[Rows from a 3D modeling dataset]
━━━━━━━━━━━━━━━━━━━━━━━━━━━━━━
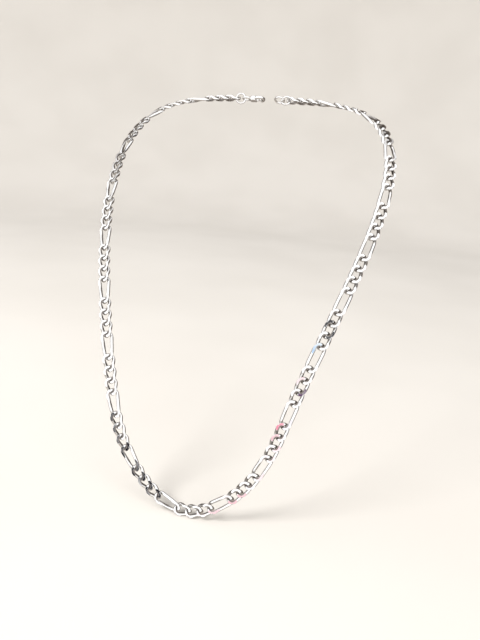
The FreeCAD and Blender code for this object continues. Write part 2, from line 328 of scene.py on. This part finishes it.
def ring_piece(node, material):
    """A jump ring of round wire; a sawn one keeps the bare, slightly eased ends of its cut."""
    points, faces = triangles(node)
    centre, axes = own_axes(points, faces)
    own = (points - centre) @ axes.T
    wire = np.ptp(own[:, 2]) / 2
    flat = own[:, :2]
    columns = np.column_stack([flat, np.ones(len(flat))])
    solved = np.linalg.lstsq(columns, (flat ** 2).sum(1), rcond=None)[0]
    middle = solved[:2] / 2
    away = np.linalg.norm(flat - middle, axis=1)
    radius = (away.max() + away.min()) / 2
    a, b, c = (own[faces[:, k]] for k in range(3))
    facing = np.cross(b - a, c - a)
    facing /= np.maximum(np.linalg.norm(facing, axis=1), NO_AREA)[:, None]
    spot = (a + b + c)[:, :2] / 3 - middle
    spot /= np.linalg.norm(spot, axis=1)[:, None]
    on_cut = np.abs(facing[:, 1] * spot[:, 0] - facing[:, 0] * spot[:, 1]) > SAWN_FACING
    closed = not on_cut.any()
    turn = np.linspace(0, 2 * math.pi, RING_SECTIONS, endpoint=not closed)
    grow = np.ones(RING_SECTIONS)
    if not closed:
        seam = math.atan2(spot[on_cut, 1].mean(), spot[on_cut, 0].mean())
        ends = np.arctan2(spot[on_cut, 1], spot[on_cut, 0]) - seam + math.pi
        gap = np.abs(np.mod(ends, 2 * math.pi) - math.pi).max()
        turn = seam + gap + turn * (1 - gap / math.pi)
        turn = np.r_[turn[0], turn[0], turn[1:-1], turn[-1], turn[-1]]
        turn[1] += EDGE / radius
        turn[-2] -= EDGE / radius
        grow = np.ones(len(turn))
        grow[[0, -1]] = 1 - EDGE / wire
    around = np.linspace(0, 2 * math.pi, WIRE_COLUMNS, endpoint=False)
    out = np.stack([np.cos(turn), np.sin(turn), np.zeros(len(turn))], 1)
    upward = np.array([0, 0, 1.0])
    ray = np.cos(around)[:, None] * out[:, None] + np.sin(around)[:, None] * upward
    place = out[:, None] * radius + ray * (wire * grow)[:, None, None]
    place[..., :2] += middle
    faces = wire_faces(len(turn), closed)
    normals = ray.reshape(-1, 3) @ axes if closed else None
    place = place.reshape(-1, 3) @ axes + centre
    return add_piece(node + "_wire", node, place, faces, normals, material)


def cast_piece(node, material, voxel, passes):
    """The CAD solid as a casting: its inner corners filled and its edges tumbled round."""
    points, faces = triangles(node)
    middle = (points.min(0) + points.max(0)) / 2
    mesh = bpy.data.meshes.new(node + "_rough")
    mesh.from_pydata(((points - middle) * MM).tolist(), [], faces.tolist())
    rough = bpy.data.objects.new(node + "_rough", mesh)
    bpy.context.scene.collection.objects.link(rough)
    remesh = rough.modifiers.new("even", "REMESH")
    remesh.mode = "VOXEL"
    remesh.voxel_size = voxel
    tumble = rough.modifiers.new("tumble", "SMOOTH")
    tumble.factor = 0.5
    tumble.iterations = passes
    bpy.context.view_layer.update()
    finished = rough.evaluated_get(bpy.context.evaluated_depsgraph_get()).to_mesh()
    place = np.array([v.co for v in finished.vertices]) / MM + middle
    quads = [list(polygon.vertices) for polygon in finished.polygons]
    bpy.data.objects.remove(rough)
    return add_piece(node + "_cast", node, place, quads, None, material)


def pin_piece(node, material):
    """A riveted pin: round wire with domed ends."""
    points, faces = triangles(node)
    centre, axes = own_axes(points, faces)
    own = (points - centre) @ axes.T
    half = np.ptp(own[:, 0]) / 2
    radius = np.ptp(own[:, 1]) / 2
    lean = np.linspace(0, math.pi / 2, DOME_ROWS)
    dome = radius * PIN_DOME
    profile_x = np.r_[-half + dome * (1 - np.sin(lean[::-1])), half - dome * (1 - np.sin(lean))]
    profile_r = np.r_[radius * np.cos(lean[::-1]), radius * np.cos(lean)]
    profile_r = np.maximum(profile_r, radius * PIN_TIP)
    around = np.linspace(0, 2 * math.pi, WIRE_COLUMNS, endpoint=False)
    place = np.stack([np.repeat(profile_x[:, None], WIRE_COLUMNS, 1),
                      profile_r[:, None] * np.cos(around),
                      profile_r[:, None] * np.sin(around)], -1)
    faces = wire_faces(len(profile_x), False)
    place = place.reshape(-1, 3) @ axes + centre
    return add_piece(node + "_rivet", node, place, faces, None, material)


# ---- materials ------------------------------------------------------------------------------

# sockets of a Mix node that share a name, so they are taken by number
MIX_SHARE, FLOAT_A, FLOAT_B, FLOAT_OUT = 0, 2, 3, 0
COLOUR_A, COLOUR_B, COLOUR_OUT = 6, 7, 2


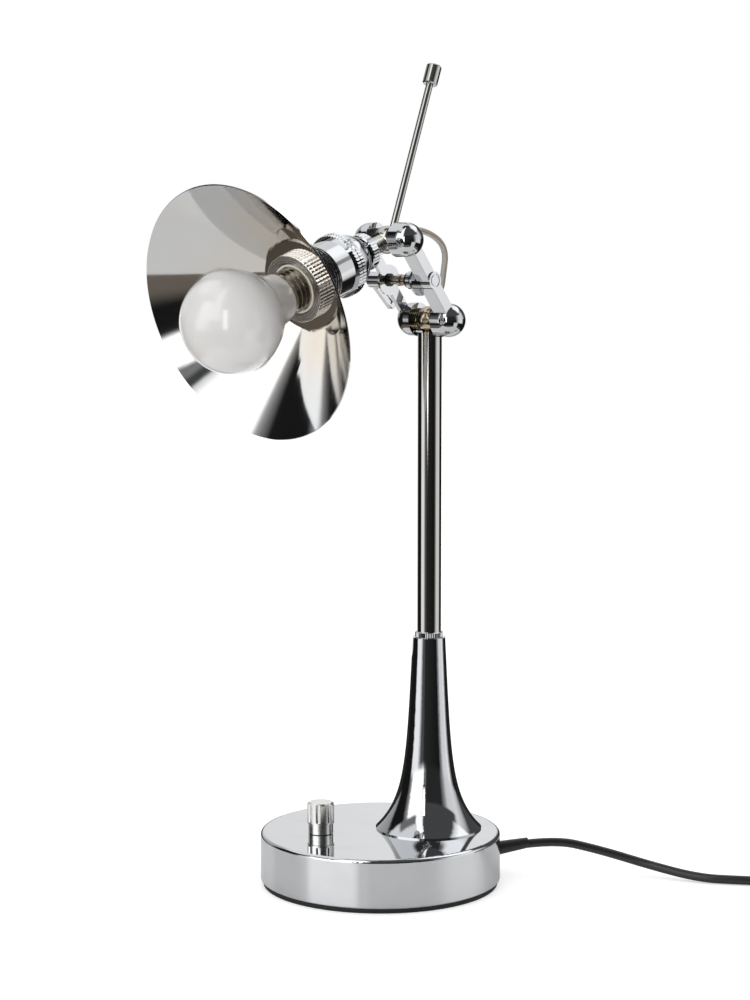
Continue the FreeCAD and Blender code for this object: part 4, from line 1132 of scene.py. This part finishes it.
━━━━━━━━━━━━━━━━━━━━━━━━━━━━━━
▶ [Task details] Nothing in the data may differ; print all of it exactly as written.

▶ [Output for this exercise]
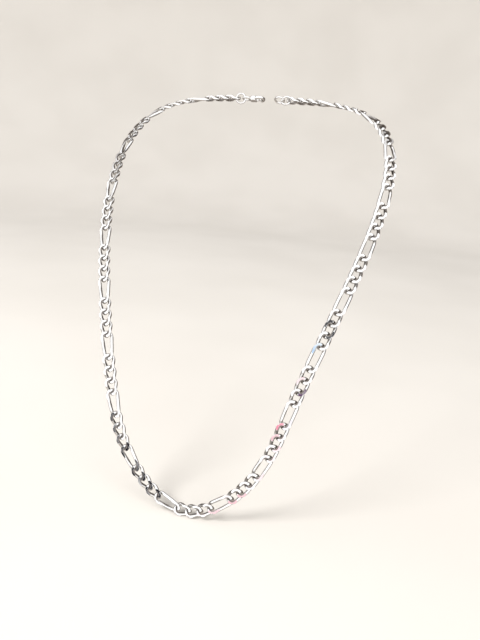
The FreeCAD and Blender code for this object continues. Write part 2, from line 328 of scene.py on. This part finishes it.
def ring_piece(node, material):
    """A jump ring of round wire; a sawn one keeps the bare, slightly eased ends of its cut."""
    points, faces = triangles(node)
    centre, axes = own_axes(points, faces)
    own = (points - centre) @ axes.T
    wire = np.ptp(own[:, 2]) / 2
    flat = own[:, :2]
    columns = np.column_stack([flat, np.ones(len(flat))])
    solved = np.linalg.lstsq(columns, (flat ** 2).sum(1), rcond=None)[0]
    middle = solved[:2] / 2
    away = np.linalg.norm(flat - middle, axis=1)
    radius = (away.max() + away.min()) / 2
    a, b, c = (own[faces[:, k]] for k in range(3))
    facing = np.cross(b - a, c - a)
    facing /= np.maximum(np.linalg.norm(facing, axis=1), NO_AREA)[:, None]
    spot = (a + b + c)[:, :2] / 3 - middle
    spot /= np.linalg.norm(spot, axis=1)[:, None]
    on_cut = np.abs(facing[:, 1] * spot[:, 0] - facing[:, 0] * spot[:, 1]) > SAWN_FACING
    closed = not on_cut.any()
    turn = np.linspace(0, 2 * math.pi, RING_SECTIONS, endpoint=not closed)
    grow = np.ones(RING_SECTIONS)
    if not closed:
        seam = math.atan2(spot[on_cut, 1].mean(), spot[on_cut, 0].mean())
        ends = np.arctan2(spot[on_cut, 1], spot[on_cut, 0]) - seam + math.pi
        gap = np.abs(np.mod(ends, 2 * math.pi) - math.pi).max()
        turn = seam + gap + turn * (1 - gap / math.pi)
        turn = np.r_[turn[0], turn[0], turn[1:-1], turn[-1], turn[-1]]
        turn[1] += EDGE / radius
        turn[-2] -= EDGE / radius
        grow = np.ones(len(turn))
        grow[[0, -1]] = 1 - EDGE / wire
    around = np.linspace(0, 2 * math.pi, WIRE_COLUMNS, endpoint=False)
    out = np.stack([np.cos(turn), np.sin(turn), np.zeros(len(turn))], 1)
    upward = np.array([0, 0, 1.0])
    ray = np.cos(around)[:, None] * out[:, None] + np.sin(around)[:, None] * upward
    place = out[:, None] * radius + ray * (wire * grow)[:, None, None]
    place[..., :2] += middle
    faces = wire_faces(len(turn), closed)
    normals = ray.reshape(-1, 3) @ axes if closed else None
    place = place.reshape(-1, 3) @ axes + centre
    return add_piece(node + "_wire", node, place, faces, normals, material)


def cast_piece(node, material, voxel, passes):
    """The CAD solid as a casting: its inner corners filled and its edges tumbled round."""
    points, faces = triangles(node)
    middle = (points.min(0) + points.max(0)) / 2
    mesh = bpy.data.meshes.new(node + "_rough")
    mesh.from_pydata(((points - middle) * MM).tolist(), [], faces.tolist())
    rough = bpy.data.objects.new(node + "_rough", mesh)
    bpy.context.scene.collection.objects.link(rough)
    remesh = rough.modifiers.new("even", "REMESH")
    remesh.mode = "VOXEL"
    remesh.voxel_size = voxel
    tumble = rough.modifiers.new("tumble", "SMOOTH")
    tumble.factor = 0.5
    tumble.iterations = passes
    bpy.context.view_layer.update()
    finished = rough.evaluated_get(bpy.context.evaluated_depsgraph_get()).to_mesh()
    place = np.array([v.co for v in finished.vertices]) / MM + middle
    quads = [list(polygon.vertices) for polygon in finished.polygons]
    bpy.data.objects.remove(rough)
    return add_piece(node + "_cast", node, place, quads, None, material)


def pin_piece(node, material):
    """A riveted pin: round wire with domed ends."""
    points, faces = triangles(node)
    centre, axes = own_axes(points, faces)
    own = (points - centre) @ axes.T
    half = np.ptp(own[:, 0]) / 2
    radius = np.ptp(own[:, 1]) / 2
    lean = np.linspace(0, math.pi / 2, DOME_ROWS)
    dome = radius * PIN_DOME
    profile_x = np.r_[-half + dome * (1 - np.sin(lean[::-1])), half - dome * (1 - np.sin(lean))]
    profile_r = np.r_[radius * np.cos(lean[::-1]), radius * np.cos(lean)]
    profile_r = np.maximum(profile_r, radius * PIN_TIP)
    around = np.linspace(0, 2 * math.pi, WIRE_COLUMNS, endpoint=False)
    place = np.stack([np.repeat(profile_x[:, None], WIRE_COLUMNS, 1),
                      profile_r[:, None] * np.cos(around),
                      profile_r[:, None] * np.sin(around)], -1)
    faces = wire_faces(len(profile_x), False)
    place = place.reshape(-1, 3) @ axes + centre
    return add_piece(node + "_rivet", node, place, faces, None, material)


# ---- materials ------------------------------------------------------------------------------

# sockets of a Mix node that share a name, so they are taken by number
MIX_SHARE, FLOAT_A, FLOAT_B, FLOAT_OUT = 0, 2, 3, 0
COLOUR_A, COLOUR_B, COLOUR_OUT = 6, 7, 2


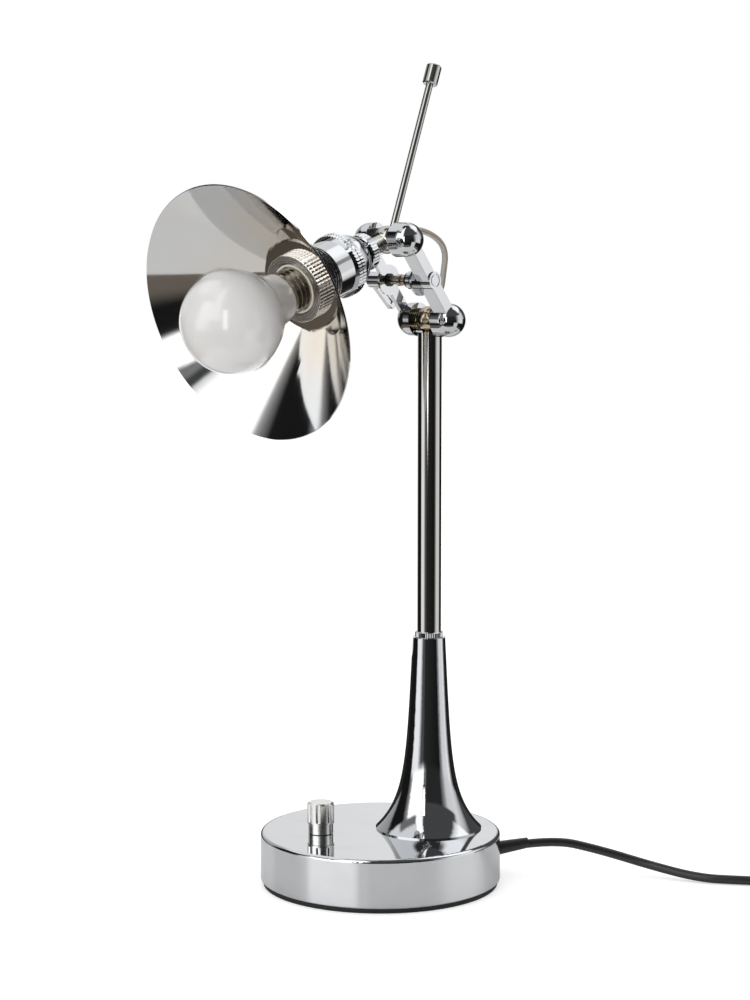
Continue the FreeCAD and Blender code for this object: part 4, from line 1132 of scene.py. This part finishes it.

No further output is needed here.